In the summer of 1980 I returned to Kakasd, Hungary. I had done fieldwork in this village from 1949 to 1961, surveying the history, ethnic identity, values, worldview and lifestyle of the Szekely community through its most characteristic folkloric activity at that time - storytelling.
In the late eighteenth century, Szekely refugees had settled in Bukovina, forming a language island in a multiethnic province. The Szekely people had been driven out of their Hungarian homeland following the bloody and infamous battle of Madefalva in 1764. They were a proud people of independent noblemen and privileged border soldiers who had defended Hungary's borders for many years. However, the Haps Queen Maria Theresa (1740-1780) insisted that they be forced to join the military and become common soldiers. The Szekely could not tolerate this violation of their rights and refused to serve under direct military command.

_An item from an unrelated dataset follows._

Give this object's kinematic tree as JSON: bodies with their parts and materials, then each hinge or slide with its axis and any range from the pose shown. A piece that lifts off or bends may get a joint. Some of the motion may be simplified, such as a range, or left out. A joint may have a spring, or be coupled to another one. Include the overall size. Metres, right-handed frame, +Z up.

In 1761 the Austrian Quartermaster Buccow led a guard of 15,000 men against this stubborn resistance. Finally, on the morning of January 6, 1764, the soldiers surrounded the tiny village of Madefalva and fired on the 2,500 people gathered there. The Szekely had no further option but to flee and find a new home elsewhere. The battle site is marked by a monument, and even today the Szekely engage in a yearly pilgrimage to remember that tragic morning.
The people were given amnesty and remained free on the condition that they settle in the north Moldavian water lands of Bukovina. Here they remained until the end of the second World War, at which time the five Bukovina-Hungarian villages were vacated and the people returned to Hungary where the majority were accommodated at Kakasd.

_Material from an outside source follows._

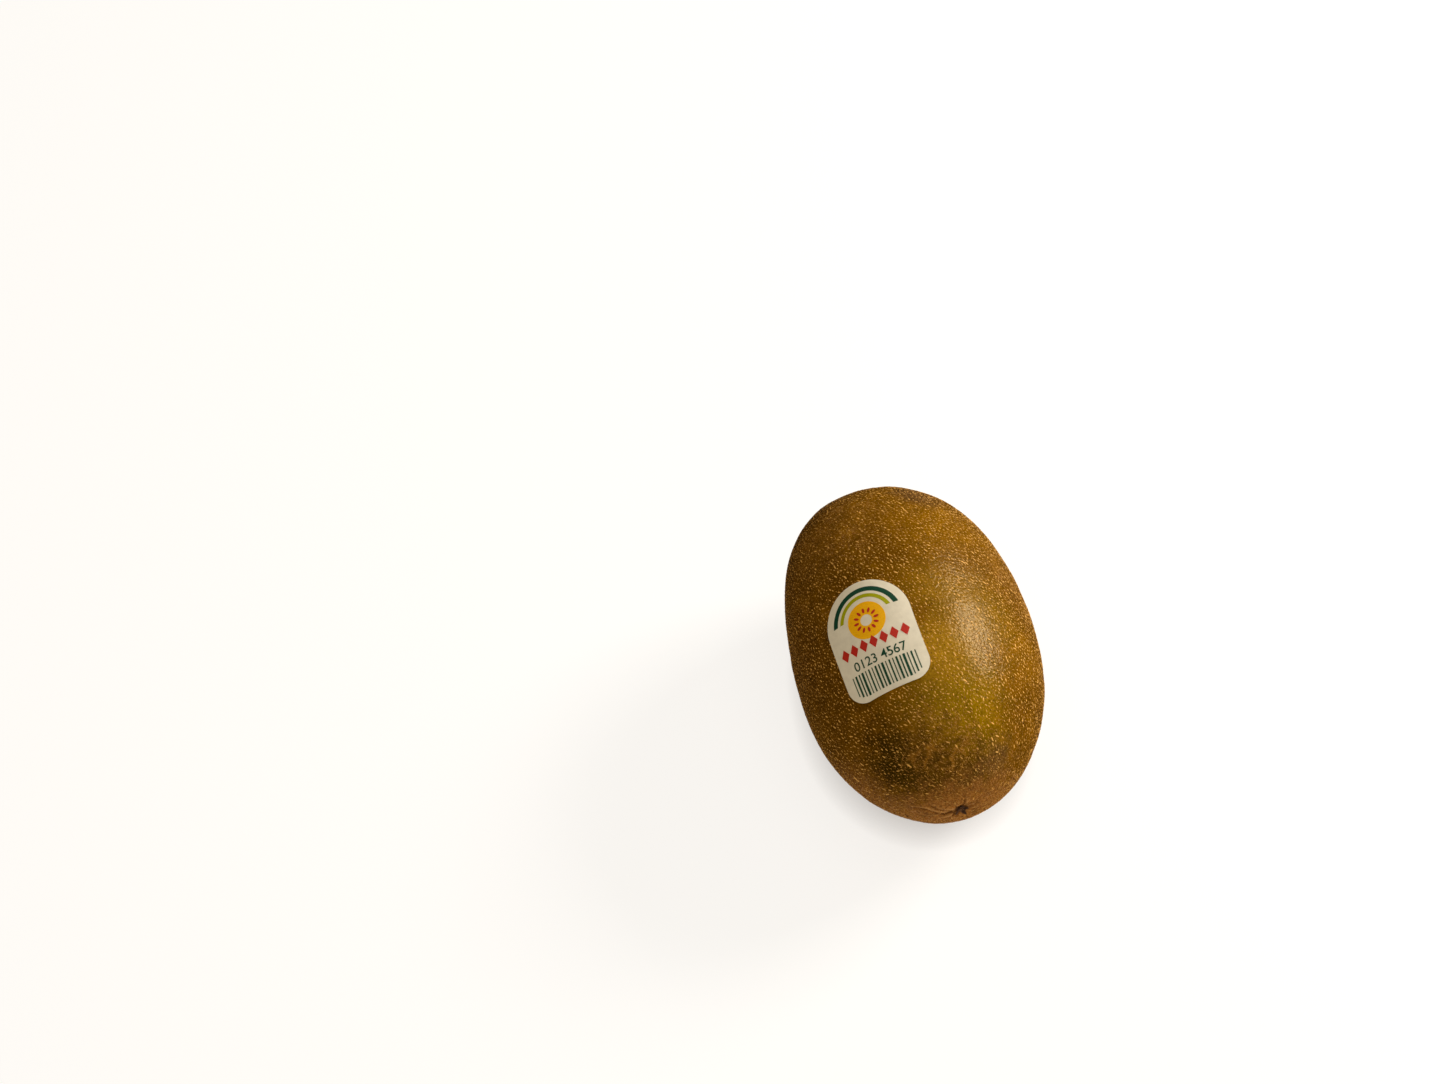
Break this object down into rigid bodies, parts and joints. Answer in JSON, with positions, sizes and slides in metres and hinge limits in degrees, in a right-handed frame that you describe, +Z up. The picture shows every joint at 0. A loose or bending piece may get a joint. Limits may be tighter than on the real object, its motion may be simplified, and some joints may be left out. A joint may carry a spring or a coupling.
{
  "type": "golden kiwi fruit",
  "caption": "Whole golden kiwi fruit lying on its side, a blunt lopsided oval with a woody stem scar, a dried blossom tip and a film sticker.",
  "frame": {"origin": "under the middle of the whole, on the plane the fruit rests on", "axes": "+Z up, +Y along the fruit from the blossom end to the stem end, +X to the right seen from the blossom end"},
  "size_m": [0.0512, 0.0768, 0.0471],
  "materials": {
    "skin": "satin",
    "film": "satin"
  },
  "bodies": {
    "root": {"fruit": "skin", "label": "film"}
  },
  "joints": []
}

The Bukovina region provided the people with a unique home that greatly enriched their distinctive folklore and traditions. Here they became part of a remarkable cross-cultural community. Ukrainians, Romanian, Germans, Poles, Jews, Turks and many others, including many itinerant Gypsies, lived here freely, engaging in the barter and exchange of goods and supplies.
Intermarriage, primarily with the more civilized Germans and Romanians, was a frequent occurrence and a rare admixture formed. The Szekely maintained their own sense of identity, but it cannot be denied that they embraced much from this environment. Their modern character is a composite that clearly shows this integration.

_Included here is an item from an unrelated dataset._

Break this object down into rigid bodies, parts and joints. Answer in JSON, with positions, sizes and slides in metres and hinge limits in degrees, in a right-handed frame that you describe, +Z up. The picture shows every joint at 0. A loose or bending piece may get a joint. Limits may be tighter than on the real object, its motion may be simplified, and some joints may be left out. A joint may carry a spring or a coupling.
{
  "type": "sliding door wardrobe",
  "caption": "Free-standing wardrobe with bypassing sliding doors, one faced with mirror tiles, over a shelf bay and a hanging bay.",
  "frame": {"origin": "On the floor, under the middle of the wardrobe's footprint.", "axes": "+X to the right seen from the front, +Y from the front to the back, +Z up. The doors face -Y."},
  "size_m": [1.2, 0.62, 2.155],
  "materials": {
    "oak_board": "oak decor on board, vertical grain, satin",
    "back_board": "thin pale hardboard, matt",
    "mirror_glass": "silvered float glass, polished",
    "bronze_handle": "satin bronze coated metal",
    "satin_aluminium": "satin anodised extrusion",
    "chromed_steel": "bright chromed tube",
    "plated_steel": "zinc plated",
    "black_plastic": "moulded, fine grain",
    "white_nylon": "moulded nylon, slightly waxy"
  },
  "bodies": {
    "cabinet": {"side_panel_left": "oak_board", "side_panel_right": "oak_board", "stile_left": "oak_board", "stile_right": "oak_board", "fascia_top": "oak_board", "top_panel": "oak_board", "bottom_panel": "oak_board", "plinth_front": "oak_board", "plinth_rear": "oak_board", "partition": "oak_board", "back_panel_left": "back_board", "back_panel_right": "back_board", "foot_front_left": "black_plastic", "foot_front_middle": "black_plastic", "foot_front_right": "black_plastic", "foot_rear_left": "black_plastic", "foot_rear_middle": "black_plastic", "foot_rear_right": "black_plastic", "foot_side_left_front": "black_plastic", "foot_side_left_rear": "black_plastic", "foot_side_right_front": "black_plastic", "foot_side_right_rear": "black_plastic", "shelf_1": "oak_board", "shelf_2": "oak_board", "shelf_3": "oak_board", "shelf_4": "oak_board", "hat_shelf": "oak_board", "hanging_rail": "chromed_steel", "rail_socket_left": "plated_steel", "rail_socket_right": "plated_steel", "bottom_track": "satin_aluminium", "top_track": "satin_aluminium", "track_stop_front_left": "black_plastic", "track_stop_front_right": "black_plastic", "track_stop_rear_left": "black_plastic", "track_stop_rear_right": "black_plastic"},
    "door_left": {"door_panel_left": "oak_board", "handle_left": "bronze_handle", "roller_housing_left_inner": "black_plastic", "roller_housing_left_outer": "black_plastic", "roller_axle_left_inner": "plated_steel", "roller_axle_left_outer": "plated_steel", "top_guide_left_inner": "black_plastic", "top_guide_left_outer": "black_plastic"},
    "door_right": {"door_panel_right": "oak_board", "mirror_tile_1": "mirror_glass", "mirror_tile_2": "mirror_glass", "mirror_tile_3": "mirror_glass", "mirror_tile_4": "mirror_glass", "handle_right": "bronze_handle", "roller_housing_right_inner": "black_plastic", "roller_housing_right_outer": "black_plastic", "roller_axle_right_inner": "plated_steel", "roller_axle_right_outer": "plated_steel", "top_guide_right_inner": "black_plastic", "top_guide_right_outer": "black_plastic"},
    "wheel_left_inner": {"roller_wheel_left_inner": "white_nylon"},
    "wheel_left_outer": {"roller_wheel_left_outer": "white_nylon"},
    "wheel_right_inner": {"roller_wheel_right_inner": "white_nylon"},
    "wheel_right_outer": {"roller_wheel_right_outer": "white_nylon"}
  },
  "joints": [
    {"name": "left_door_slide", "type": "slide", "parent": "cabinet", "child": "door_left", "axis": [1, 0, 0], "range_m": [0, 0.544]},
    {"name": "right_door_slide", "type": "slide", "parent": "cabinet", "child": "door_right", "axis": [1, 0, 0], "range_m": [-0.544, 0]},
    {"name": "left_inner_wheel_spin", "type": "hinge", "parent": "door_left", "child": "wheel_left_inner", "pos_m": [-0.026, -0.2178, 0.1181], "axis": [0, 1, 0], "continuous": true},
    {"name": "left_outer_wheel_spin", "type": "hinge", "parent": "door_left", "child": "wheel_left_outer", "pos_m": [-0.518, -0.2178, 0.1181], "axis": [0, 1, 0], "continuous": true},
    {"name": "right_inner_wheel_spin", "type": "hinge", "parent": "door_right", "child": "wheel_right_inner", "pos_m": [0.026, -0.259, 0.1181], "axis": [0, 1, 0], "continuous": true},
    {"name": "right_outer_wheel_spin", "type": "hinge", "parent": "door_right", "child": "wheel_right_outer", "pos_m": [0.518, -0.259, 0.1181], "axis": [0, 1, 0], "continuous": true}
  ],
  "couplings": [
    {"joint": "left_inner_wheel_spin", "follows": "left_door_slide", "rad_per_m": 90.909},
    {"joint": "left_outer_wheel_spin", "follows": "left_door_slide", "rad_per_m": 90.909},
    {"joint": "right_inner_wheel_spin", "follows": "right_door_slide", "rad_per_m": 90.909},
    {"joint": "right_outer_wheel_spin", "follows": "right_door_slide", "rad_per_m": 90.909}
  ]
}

The Kakasd people came from Andrasfalva, the largest of the five Bukovina villages. They were given home and property in 1946-47, after the forced relocation of resident German-Hungarians.
My research covered the initial phase of long process of adjustment, during which the encounter of conflicting cultures brought about changes which normally would have taken a century. The Bukovian-Szekelys, with almost two hundred years' memory of exile, flight, expulsion, dispersal and futile attempts to rejoin their mother nation, finally found haven in a bankrupt, war-ridden Hungary. Bureaucratic policies on settling and land distribution resulted in a modification of the social structure, and this in turn led to a corresponding modification in the function of folklore.